The Evergreen Heritage Center: a Western Maryland Sustainability Showcase
Surrounded by 130 acres of forest, wildlife, ponds, and evergreen trees, the Evergreen Heritage Center, first settled in the late 1700s, is the site of an ancestral home that began as a cabin, became a plantation, and is now supporting indoor/outdoor learning in a setting adjacent to the Great Allegheny Passage and the Western Maryland Scenic Railway.
Janice Keene, president of the Evergreen Heritage Center, has maintained the beauty of the center and has been working with Frostburg State University (FSU) and other members of the academic community to provide hands-on learning opportunities and teach students of all ages about our environment and how to sustain it for future generations. The vision for the Evergreen Heritage Center is for "students, teachers, researchers, and guests all visiting Evergreen to learn about, enjoy, and help preserve Maryland's heritage now and in the future."
Last semester a study, conducted by a number of FSU faculty and students, analyzed various elements of the Evergreen environment. Dr. Craig Caupp's Environmental Studies class conducted a slope analysis, examined plants, streams and other environmental elements. Professor Sunshine Brosi, responsible for the ethno botany program at FSU, used the Center for an outdoor class last semester; the students collected and inventoried medicinal herbs. Dr. Daniel Fiscus's forest science class visited Evergreen to see an environmentally friendly timbering demonstration. Students who have done projects at Evergreen can then use the work products they generate in their classes to add to their portfolios or resumes.
This year, the Evergreen Heritage Center has plans for more accomplishments in its work in sustainability. This semester there are eleven classes at FSU that are using the center for hands on projects. "We have hosted several classes this semester in terms of outdoor learning including ethno botany," stated Keene. For example, students are planting a medicinal herb garden and are growing shitake mushrooms.

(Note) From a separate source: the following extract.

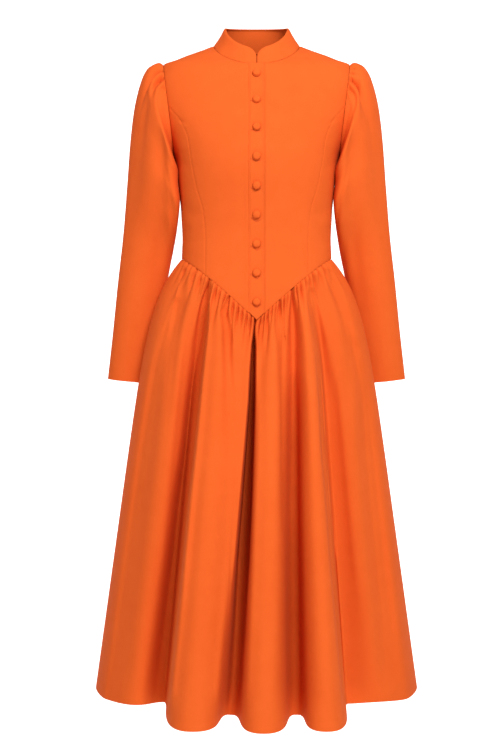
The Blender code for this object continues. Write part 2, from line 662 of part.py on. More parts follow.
def skirt_net(folds, side, at, levels):
    """The skirt's outer face without gathers: columns at places counted in rows of the fold
    table, levels as shares of the skirt's length."""
    rows = np.arange(len(folds))
    x = smooth(rows, column(folds, FOLD_COLUMNS, "waist_x"), at)
    z = waist_z(x, side)
    angle = angle_at(x, z, side)
    start = torso_point(angle, z, side) - (0, 0, SEAM_DROP)
    outward = torso_normal(angle, z, side) * (1, 1, 0)
    outward /= np.linalg.norm(outward, axis=-1, keepdims=True)
    hem = hem_curve(folds, at)
    sideways = (np.abs(x) / WAIST_HALF) ** (HIP_FRONT_SPREAD if side == FRONT else HIP_BACK_SPREAD)
    middle = HIP_FRONT if side == FRONT else HIP_BACK
    hip = middle + (HIP_SIDE - middle) * sideways
    down = np.asarray(levels, float)[:, None]
    flare = hip * (1 - np.exp(-down / HIP_LENGTH)) + (1 - hip * (1 - math.exp(-1 / HIP_LENGTH))) * down
    plan = start[:, :2] + flare[..., None] * (hem - start[:, :2])
    hem_z = HEM_Z + smooth(rows, column(folds, FOLD_COLUMNS, "lift"), at)
    height = start[:, 2] + (hem_z - start[:, 2]) * down
    return np.concatenate([plan, height[..., None]], axis=-1), outward


def skirt():
    """Both skirt panels. Their walls' directions come from the whole ring, so that they agree
    along the side seams."""
    levels = np.array(SKIRT_LEVELS)
    nets = []
    for folds, side in ((FRONT_FOLDS, FRONT), (BACK_FOLDS, BACK)):
        counts = column(folds, FOLD_COLUMNS, "columns").astype(int)
        places = [i + np.arange(n) / n for i, n in enumerate(counts) if n]
        at = np.concatenate(places + [[len(folds) - 1.0]])
        nets.append(skirt_net(folds, side, at, levels))
    ring = np.concatenate([net[:, :-1] for net, _ in nets], axis=1)
    normals = net_normals(ring, around=True)
    outward = np.concatenate([out[:-1] for _, out in nets])
    normals *= np.sign(np.sum(normals * outward, axis=-1).mean())
    normals = np.concatenate([normals, normals[:, :1]], axis=1)
    first = 0
    for name, (base, outward) in zip(("skirt_front", "skirt_back"), nets):
        columns = base.shape[1]
        spacing = np.linalg.norm(np.gradient(base[0], axis=0), axis=-1)
        height = np.minimum(GATHER, GATHER_LIMIT * spacing)
        sign = np.where(np.arange(columns) % 2 == 0, -1.0, 1.0)
        sign[[0, -1]] = 0
        down = levels[:, None]
        swell = GATHER_START + (1 - GATHER_START) * np.minimum(down / GATHER_FULL, 1)
        wave = swell * np.exp(-((down / GATHER_FADE) ** GATHER_FALL)) * height * sign
        outer = base + wave[..., None] * outward
        for end, beside in ((0, 1), (-1, -2)):
            way = outer[:, beside] - outer[:, end]
            outer[:, end] += SEAM_HALF * way / np.linalg.norm(way, axis=-1, keepdims=True)
        wall(name, outer, outer - SKIRT_CLOTH * normals[:, first : first + columns])
        first += columns - 1


def main():
    for old in list(bpy.data.objects):
        bpy.data.objects.remove(old, do_unlink=True)
    centre_net = bodice_fronts()
    bodice_back()
    buttons(placket(centre_net))
    collar()
    sleeves()
    skirt()


main()
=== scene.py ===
"""The looks of a long-sleeved flared dress: every cut piece as a sheet of crepe with its gathers,
puckers and stitches, on the form that its solid has. Metres, front at -Y, up +Z; "left" and
"right" are the wearer's for whole pieces, so the right sleeve is at -X, and the viewer's, with
left at -X, within a piece."""
import logging
import math
from dataclasses import dataclass, field
from enum import Enum
from typing import Any, Optional, Sequence

import bpy
import numpy as np
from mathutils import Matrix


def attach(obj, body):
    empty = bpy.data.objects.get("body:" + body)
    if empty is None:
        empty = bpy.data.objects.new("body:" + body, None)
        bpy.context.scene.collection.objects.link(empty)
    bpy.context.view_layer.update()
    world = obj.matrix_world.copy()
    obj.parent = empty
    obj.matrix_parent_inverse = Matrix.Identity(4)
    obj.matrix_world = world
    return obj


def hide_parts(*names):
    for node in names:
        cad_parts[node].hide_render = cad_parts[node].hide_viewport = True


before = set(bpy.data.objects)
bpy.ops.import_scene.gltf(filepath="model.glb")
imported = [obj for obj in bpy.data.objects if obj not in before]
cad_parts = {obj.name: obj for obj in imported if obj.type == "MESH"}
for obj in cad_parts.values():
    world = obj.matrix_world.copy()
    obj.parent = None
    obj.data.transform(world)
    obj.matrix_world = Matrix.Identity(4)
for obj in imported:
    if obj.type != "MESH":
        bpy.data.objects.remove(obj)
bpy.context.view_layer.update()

log = logging.getLogger("dress")
Array = np.ndarray
Net = np.ndarray  # rows of points, or one row
Pair = tuple[float, float]
Triple = tuple[float, float, float]
Quad = tuple[float, float, float, float]
Table = tuple[tuple[float, ...], ...]
Piece = bpy.types.Object
Socket = bpy.types.NodeSocket
QUARTER = math.pi / 2
FULL = 2 * math.pi
SHARP = math.radians(50)
TENTHS = 10000  # tenths of a millimetre in a metre
WELD = 1e-6  # points nearer than this are one
VIEWPOINT = (-0.01254, -3.1, -0.4826)  # where the front is seen from


class Side(Enum):
    """Which half of the dress a level section's point is on."""

    FRONT = -1.0
    BACK = 1.0


class Hold(Enum):
    HUNG = "hung"
    GATHERED = "gathered"
    STRETCHED = "stretched"
    LAID = "laid"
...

In February, the Evergreen Heritage Center Foundation and other academic and business organizations, applied for a Congressional appropriation for an initiative called Green Learning, Green Jobs. According to Keene, "'Green Learning, Green Jobs' is a priority initiative that members of academic and business communities have defined to create and provide a series of job-skill focused sustainability learning programs." The program will teach sustainability solutions, provide students with credentials to provide good paying jobs, and provide jobs for workers who have been affected by the tumbling economy.
Last year, the FSU Foundation, in partnership with FSU, Allegany College of Maryland, Allegany County Public Schools, and the Evergreen Heritage Center, was awarded a grant for a Feasibility Study to create an indoor and outdoor learning facility. "Work under that study has identified more than 100 courses, science camps, and youth projects with the central theme of sustainability," explained Keene. Hands-on learning opportunities include biology, geography, ethno botany, history, education, business, and art, as well as science day camps that would include field trips to the Center and continuing education courses that would leverage the Center's venue. "The Feasibility Study is due to be complete at the end of June," stated Keene.
In reference to future plans, Keene explains, "We are still awaiting the final results of the Feasibility Study, but regardless of the results, we plan to share the beauty of the Evergreen Heritage Center and its lessons of sustainability with young and old alike."